Microbial multiomics approach in understanding blue-veined cheeses bitterness

Blue-veined cheeses are regularly described as bitter but links between microbial diversity, function, gene expression and bitterness have not been deciphered yet. In the present work, microbiological, biochemical, metabarcoding (amplicons sequencing), metagenomic (DNA-Seq) and metatranscriptomic (RNA-Seq) were combined to better understand the potential origins of excessive bitterness in semi-soft blue-veined PDO Bleu d'Auvergne cheeses by exploring microbial composition, function, expression, conjugated to physico-chemical analysis and sensorial analysis. Physicochemical analyses revealed significative cheese bitterness differences associated with multiples factors in milk and in several cheeses' parameters.
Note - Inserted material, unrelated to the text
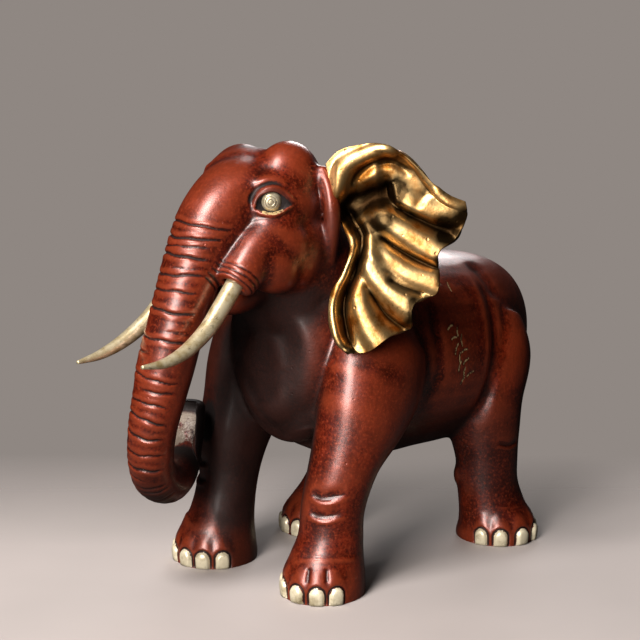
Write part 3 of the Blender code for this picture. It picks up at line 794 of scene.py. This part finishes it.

After 30 days of ripening, Low Bitter (LB) cheeses were characterized by a higher bacterial and yeasts richness and diversity while High Bitter (HB) cheeses were characterized by one most dominant filamentous fungus Penicillium roqueforti and one most dominant bacterial species Lactococcus lactis. It affected in return the use of resources presents in milk through preferential mobilization of metabolic pathways as fatty acid desaturation (HB) and fatty acid biosynthesis (LB). Increase of salt concentration modulated the microbial community which withstood with osmostress. Abundance, richness, diversity of bacteria, eukaryote especially yeasts, phages and mycovirus were differentially involved in resources utilization from milk proteins, regulating cheese bitterness.